The secretive 303 Committee was established to review and authorize covert operations. Its name kept changing to maintain secrecy whenever its existence was uncovered. Later in 1967 it was called the Forty Committee and afterwards, the Special Group.[166]  In a 2002 interview, former CIA Director Richard Helms (1966-1973), said the 303 Committee "was simply a device for examining covert operations of any kind … on behalf of the President, so he wouldn't be nailed with the thing if it failed."[167]

The “615” of the codename evidently signified June 15th as the date that the war was to begin. Frontlet 615 “was the secret political agreement by which Israel and the U.S. had vowed to destroy Nasser [while] Operation Cyanide …. was the military name for putting it into effect."[168]  Hounam writes that Operation Cyanide was "the type of matter the CIA could not initiate without the higher authority of the National Security Council or this delegation offshoot [the 303 Committee]. It was 'off the books' because it reeked of political or military jeopardy."[169]

Vance Resigns, McNamara's Lips Are Sealed

In what Hounam terms "an extraordinary action in the midst of a Middle East crisis,"[170] Assistant Secretary of Defense, Cyrus Vance resigned from the Johnson administration (but not from the Defense Department), the day after the attack on the Liberty.  Even though he had learned of  Operation Cyanide at the 303 Committee meeting he attended two months before the war, Vance's abrupt resignation  on June 9, 1967, may very well signal his bitter disillusionment if he learned or suspected U.S. treachery for the attack. He may have discovered, for example, that the rescue jets were recalled and/or that the Liberty received no help for seventeen hours.  

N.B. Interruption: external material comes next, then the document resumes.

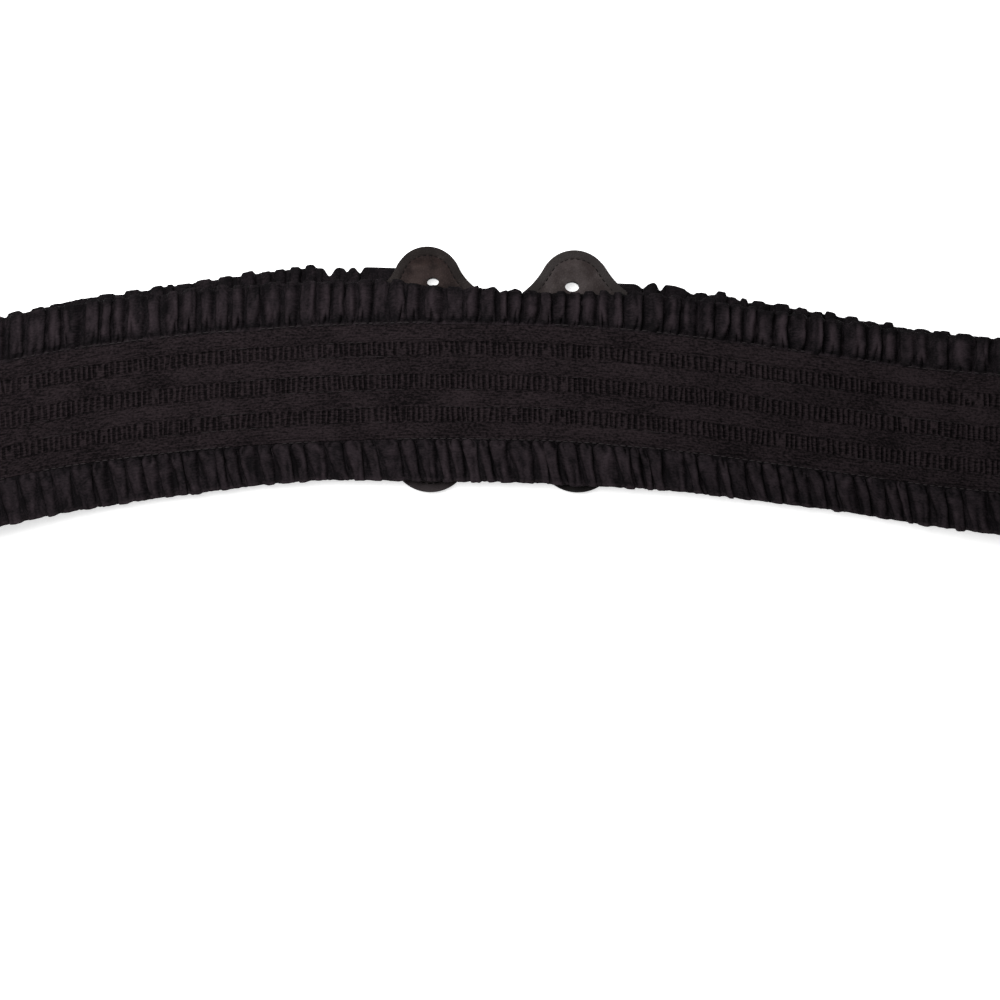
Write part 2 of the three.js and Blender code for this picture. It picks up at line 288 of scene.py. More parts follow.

Defense Secretary Robert McNamara also resigned prematurely, but not until months later in November 1967. His departure may well have been prompted by his understanding that he was working for a man culpable of treason. In any event, McNamara’s lips were sealed when it came to the Six-Day War when he sat for an eight-minute interview for Hounam’s book. 

In his interview, McNamara was understandably close-lipped since it was clear he might be charged for complicity with President Johnson in a treasonous conspiracy. He strongly denied that the Six-Day War was a product of U.S.–Israeli planning and that President Johnson encouraged Israel to make war, thereby refuting Israeli Mossad Chief Meir Amit’s admission that Israel had received Johnson’s "green light."[171]  McNamara also denied that he had recalled the planes that had been sent to rescue the Liberty.

At the end of the interview, when asked again about the Liberty, McNamara seemed to concede that he knew more than he was willing to say. "As I say, I have nothing to say on the Liberty," he said. "I don't recall it … well, I'm not going to go further. I'm not going to say anything on the Liberty." When Hounam persisted, asking whether McNamara would support demands for a Congressional investigation into the attack, McNamara was visibly annoyed. "I am not saying anything about the Liberty, period."

The reason I don’t … You've got to deal with me fairly on this now. Don't have any of this -- anything about the Liberty -- on the tape -- because I don't know what the hell happened and I haven't taken time to find out. There are all these claims that we sent planes, that planes were going out and we turned them around and that we intentionally allowed the Israelis to sink the Liberty. I know nothing about it. I don't want to say I didn't at the time, but today I have no knowledge about it.[172]

Nasser Knows

Well before war broke out in 1967 Nasser understood that his regime had become a target of the Johnson administration, which had had cut off vital food aid to Egypt for at least two years. Even the U.S. Embassy in Cairo was "baffled at the way Washington seemed to be pushing the Egyptian leader into Moscow's arms and provoking his antagonism."[173]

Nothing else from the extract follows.